Info: Tayo Awosusi-Onutor: „JOKESI Club Band 1: Jekh, Dui, Drin. 3 Freundinnen in Berlin“, omobooks Verlag, 50 Seiten, ISBN 9783982534619, € 17,90
Gerade weil dies für viele Kinder keine Normalität ist, zeigt das Buch, wie es sein könnte oder sollte. Der große Zuspruch, den der JOKESI Club gerade auch von romani und sinti Kindern erhält, zeigt, wie gut das Buch den Nerv trifft: „Ich verstehe das“, „ich kann auch zwei Sprachen sprechen“, „wann kommt die nächste Geschichte“ sind Reaktionen junger Leser:innen, die große Resonanz zum Buch ausdrücken. Am meisten freut die Autorin Tayo Awosusi-Onutor, selbst Afro-Sintezza, sich über den Wunsch „Darf ich dich umarmen?“ Dass Kinder of Color ihre Erfahrungswelten in der Erzählung einer Autorin wiederfinden und diese Nähe ausdrücken und zurückgeben wollen, spricht für sich.

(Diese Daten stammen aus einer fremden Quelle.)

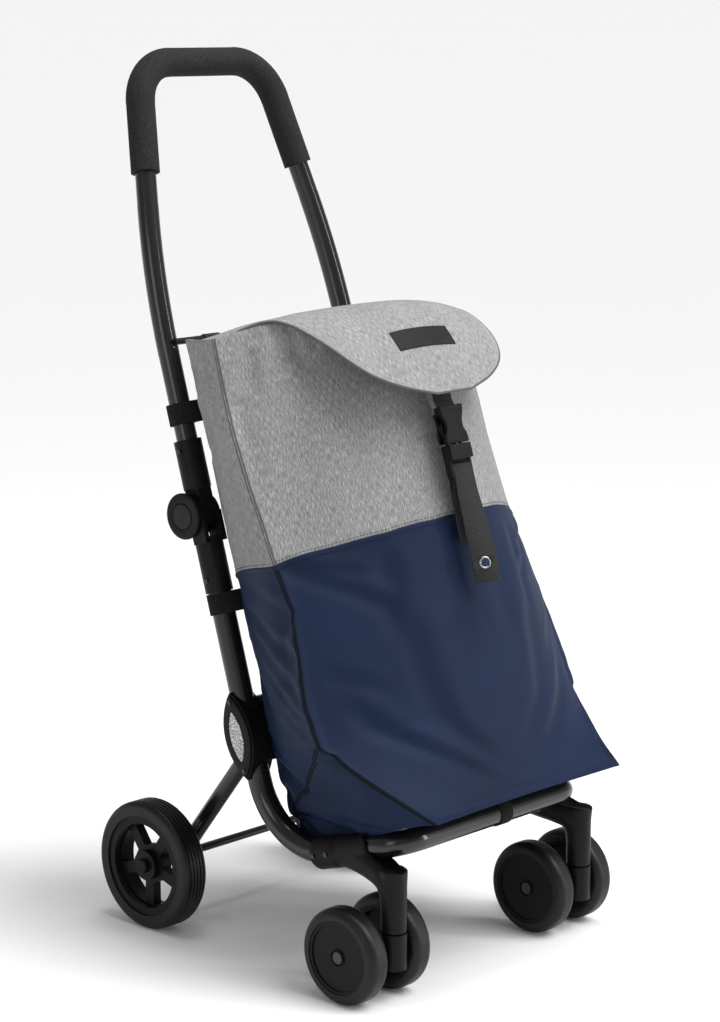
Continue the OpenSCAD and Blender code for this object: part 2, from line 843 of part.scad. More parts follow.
module foam_grip() {
    color(black_matte) lean() difference() {
        handle_upper_path(grip_d / 2, grip_start_v);
        handle_upper_path(handle_tube_d / 2 + bend_extra + fit_gap, grip_start_v - 5, 1.5);
    }
}

module hang_rod() {
    color(black_gloss) lean() at(0, 452, 15) rod_x(hang_rod_d / 2, 2 * tube_x);
}

// ---- Nodes -----------------------------------------------------------------------

main_tube(-1);  // main_tube_left
main_tube(1);  // main_tube_right
front_cross_tube();
support_wire();
hinge_lower_casing(-1);  // hinge_lower_casing_left
hinge_lower_casing(1);  // hinge_lower_casing_right
hinge_pins();
hinge_covers();
leg_housing(-1);  // leg_housing_left
leg_housing(1);  // leg_housing_right
reflector_lenses();
leg_pivot_pins();
caster_bracket(-1);  // caster_bracket_left
caster_bracket(1);  // caster_bracket_right
frame_screws();
lower_straps();
base_strap();
bag_upper_panel();
bag_lower_panel();
bag_base_board();
buckle_anchor_webbing();
handle_tube();
foam_grip();
hang_rod();
hinge_upper_casing(-1);  // hinge_upper_casing_left
hinge_upper_casing(1);  // hinge_upper_casing_right
casing_rivets();
upper_straps();
hang_loops();
release_button(-1);  // release_button_left
release_button(1);  // release_button_right
button_spring(-1);  // button_spring_left
button_spring(1);  // button_spring_right
rear_leg(-1);  // rear_leg_left
rear_leg(1);  // rear_leg_right
rear_axle();
axle_caps();
rear_rim(-1);  // rear_rim_left
rear_rim(1);  // rear_rim_right
rear_tyre(-1);  // rear_tyre_left
rear_tyre(1);  // rear_tyre_right
caster_fork(-1);  // caster_fork_left
caster_fork(1);  // caster_fork_right
caster_axle(-1);  // caster_axle_left
caster_axle(1);  // caster_axle_right
front_hub(-1, -1);  // front_hub_left_outer
front_hub(-1, 1);  // front_hub_left_inner
front_hub(1, -1);  // front_hub_right_inner
front_hub(1, 1);  // front_hub_right_outer
front_tyre(-1, -1);  // front_tyre_left_outer
front_tyre(-1, 1);  // front_tyre_left_inner
front_tyre(1, -1);  // front_tyre_right_inner
front_tyre(1, 1);  // front_tyre_right_outer
flap();
flap_patch();
flap_webbing();
buckle_female();
buckle_male();
strap_tail();
eyelet();
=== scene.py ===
"""The looks of a folding shopping trolley: materials on the CAD frame, and pieces of its
own for the fabric, webbing and mouldings that the CAD holds as plain solids."""

import json
import math

import bmesh
import bpy
import numpy as np
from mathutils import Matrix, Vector


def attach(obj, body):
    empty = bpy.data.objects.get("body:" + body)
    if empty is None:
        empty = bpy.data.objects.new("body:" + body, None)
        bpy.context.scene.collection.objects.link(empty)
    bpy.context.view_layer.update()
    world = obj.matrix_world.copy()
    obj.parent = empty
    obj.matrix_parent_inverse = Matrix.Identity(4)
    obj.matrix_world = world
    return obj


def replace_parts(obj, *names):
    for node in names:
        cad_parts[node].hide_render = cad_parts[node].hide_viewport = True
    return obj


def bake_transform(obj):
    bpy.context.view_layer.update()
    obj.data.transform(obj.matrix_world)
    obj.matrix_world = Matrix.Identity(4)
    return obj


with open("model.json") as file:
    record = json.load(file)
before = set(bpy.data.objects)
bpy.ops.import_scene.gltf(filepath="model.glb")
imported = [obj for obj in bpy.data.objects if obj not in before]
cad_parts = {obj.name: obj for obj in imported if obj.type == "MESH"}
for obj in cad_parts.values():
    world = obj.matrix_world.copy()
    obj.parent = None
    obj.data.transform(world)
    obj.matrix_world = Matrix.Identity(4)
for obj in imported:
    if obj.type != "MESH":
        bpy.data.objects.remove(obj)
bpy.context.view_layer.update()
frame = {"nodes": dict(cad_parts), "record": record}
NODES = frame["nodes"]
MM = 0.001
SEED = 7

# ---- The leaning frame --------------------------------------------------------------
# x runs across, v up along the tubes and w forward of them, in millimetres.

LEAN = math.radians(16.7)
SIN, COS = math.sin(LEAN), math.cos(LEAN)
LEAN_Y, LEAN_Z = 25.2, 280.0


def lean(points):
    """Places in the row frame, in metres, of x, v, w points of the leaning frame."""
    x, v, w = np.moveaxis(np.asarray(points, float), -1, 0)
    return np.stack([x, LEAN_Y + v * SIN - w * COS, LEAN_Z + v * COS + w * SIN], -1) * MM


# ---- Camera -------------------------------------------------------------------------

AZIMUTH, ELEVATION = math.radians(-46.8), math.radians(10.6)
CAMERA_PLACE = (-2.2468, -2.1165, 1.0894)
FOCAL_LENGTH, SENSOR_WIDTH = 92.87, 36
SHIFT_X, SHIFT_Y = 0.0039, 0.001
FAR_CLIP = 3000  # metres, past the far edge of the floor


def in_scene(name, data):
    """A new object, linked to the scene."""
    made = bpy.data.objects.new(name, data)
    bpy.context.scene.collection.objects.link(made)
    return made


def aimed(name, data, place, direction):
    """An object in the scene that looks along a direction."""
    made = in_scene(name, data)
    made.location = place
    made.rotation_mode = "QUATERNION"
    made.rotation_quaternion = Vector(direction).to_track_quat("-Z", "Y")
    return made


def make_camera():
    data = bpy.data.cameras.new("camera")
    data.sensor_width = SENSOR_WIDTH
    data.lens = FOCAL_LENGTH
    data.shift_x, data.shift_y = SHIFT_X, SHIFT_Y
    data.clip_end = FAR_CLIP
    level = math.cos(ELEVATION)
    ahead = (-math.sin(AZIMUTH) * level, math.cos(AZIMUTH) * level, -math.sin(ELEVATION))
    bpy.context.scene.camera = aimed("camera", data, CAMERA_PLACE, ahead)


make_camera()

# ---- Materials ----------------------------------------------------------------------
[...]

Ansprechende Illustrationen
Die Illustrationen von Olufemi Stella Awosusi sind entweder nüchterne Notizzettel, comic- und graffitiartige Sprechblasen und Texteinschübe oder expressive, farbenfrohe Bilder. Die drei Mädchen stehen detailliert gezeichnet im Vordergrund, während die Umgebung meist expressionistisch nur angedeutet wird. Mit der reichen Bebilderung ist das Buch auch ansprechend für Kinder, die noch nicht gut lesen. Passenderweise gibt es zum Buch ein Malheft, auch einen Stundenplan. Zu empfehlen sind vielfarbige Hautfarben-Buntstifte, die mittlerweile von verschiedenen Herstellern angeboten werden.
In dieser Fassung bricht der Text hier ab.